Yellowstone is a domestic safari, where we can observe predators and prey surrounded by visitors from around the world. A British woman we spoke with gave herself a week in Yellowstone for her 40th birthday. We gave directions to a trio of Belgians, shared a spotting scope with Dutch tourists, and binoculars with an Argentine and his Japanese girlfriend. At one bear sighting I heard nothing but French.
Animal observations await at every turn: a pronghorn antelope unsuccessfully attempting to coax her day-old twins to cross a shallow draw; snowy-white mountain goats on the precipitous cliffs of the Barronette, framed by snow-melt waterfalls (we counted 15).
Hearing about a large grizzly at Mary Bay, we arose at first light and headed south, stopping enroute to watch a grizzly sow and two yearlings dig for tubers, roots and rodents in Hayden Valley. One cub stayed at the mother’s shoulder, imitating each move, while the other kept wandering off, distracted.
The Mary Bay griz didn’t materialize, but a jam of cars lead us to another grizzly sow and cubs in Swan Lake Flat. Unlike the previous forager, this bear seemed to wander in circles, sniffing the ground like a bloodhound, while the cubs followed behind.
Sharing wildlife tales with a couple from Arizona, I heard a German yell “she’s got a calf!” and raised my binoculars to see the trio of bears pounce on an elk calf, the second we’d seen killed in as many days and obviously the scent she was tracking. This was getting to be grisly.
We’ve since learned that as many as two-thirds of the elk calves fall victim to predators, ranging from bears to golden eagles. While pronghorn calves practically emerge running, and bison have strong protectors, elk calves are left hidden by their mothers in the brush for up to a week until they’re strong enough to follow. Often, this strategy is a failure.
Returning home, we saw a black bear with tiny cubs whose comical behavior entertained the crowd they drew. And in Mammoth, where the resident (but still wild) elk sleep on lawns, we saw a doe and calf whose survival seemed more probable, given their sheltered environment in the human world.

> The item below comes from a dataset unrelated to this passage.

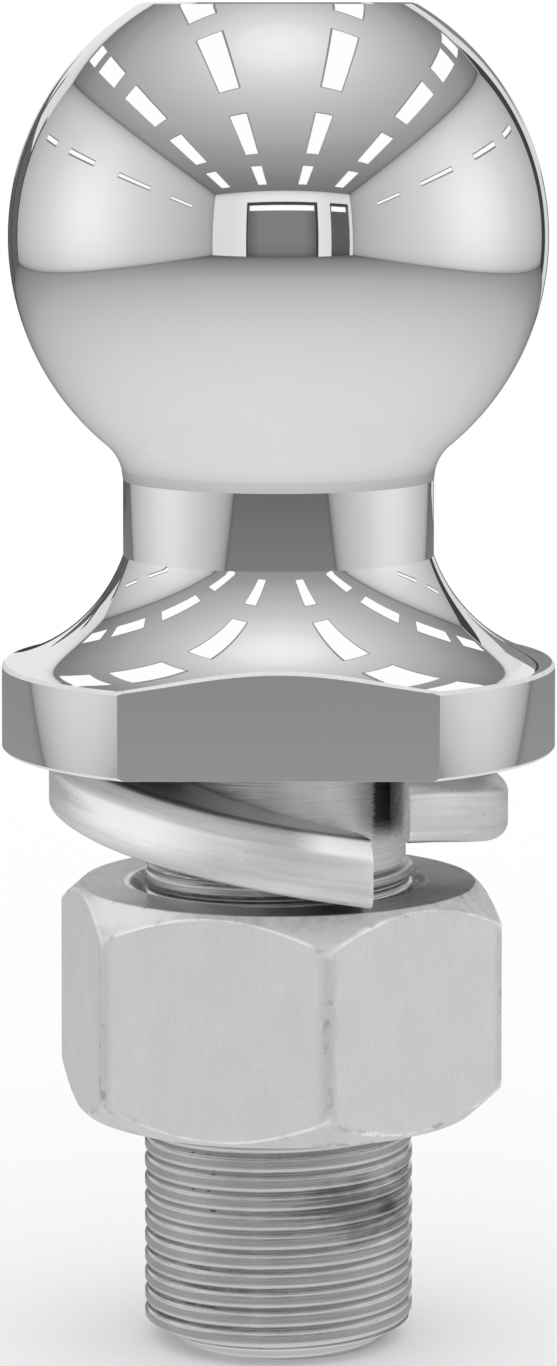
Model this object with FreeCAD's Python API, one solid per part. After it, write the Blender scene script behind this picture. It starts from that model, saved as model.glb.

And just as I opened my laptop, an elk doe appeared outside our window, her spotted Bambi calf still unsteady on wobbly legs. The flattened grass in the morning showed they’d bedded down outside our door.
There were more wolf and bear sightings, and a reunion with our pal Ranger John, whom we’d met three years ago. The temperature rose 50 degrees in two days and wildlife retreated, bears soaking in streams and snow to cool off, heat waves obscuring long-distance sightings and elk lying in the shade, panting.
We were grateful when the clouds moved in. I was making a shaker of martinis our last night at Mammoth campground – there’s something about gin and mountain air -- when Terry came to the door and said, “The guy next door said there’s a grizzly on the hill!”
Campers were running down the road with cameras and binoculars, and soon we saw a large brown-colored black bear – not a griz – moving through the woods. After days of viewing bears through spotting scopes, we had our own bear in the campground, closer than any we’d seen. Soon the ranger arrived, lights flashing atop her truck. The bear moved across the hillside, trolling for elk calves, while a herd of does kept close watch. “He already got a calf this morning across from the school,” the ranger said.
As the bear came close to campsites, the ranger chased it up the hill, waving her arms and yelling. “I wouldn’t try that if it was a grizzly,” she admitted. Still, we were impressed. Undeterred and smelling dinner, the bear kept returning, much to the delight of a group of German campers snapping pictures. We watched for over an hour, thrilled at the dramatic finale to our stay in Yellowstone, but grateful that we didn’t witness another kill.
And then the bear went over the mountain.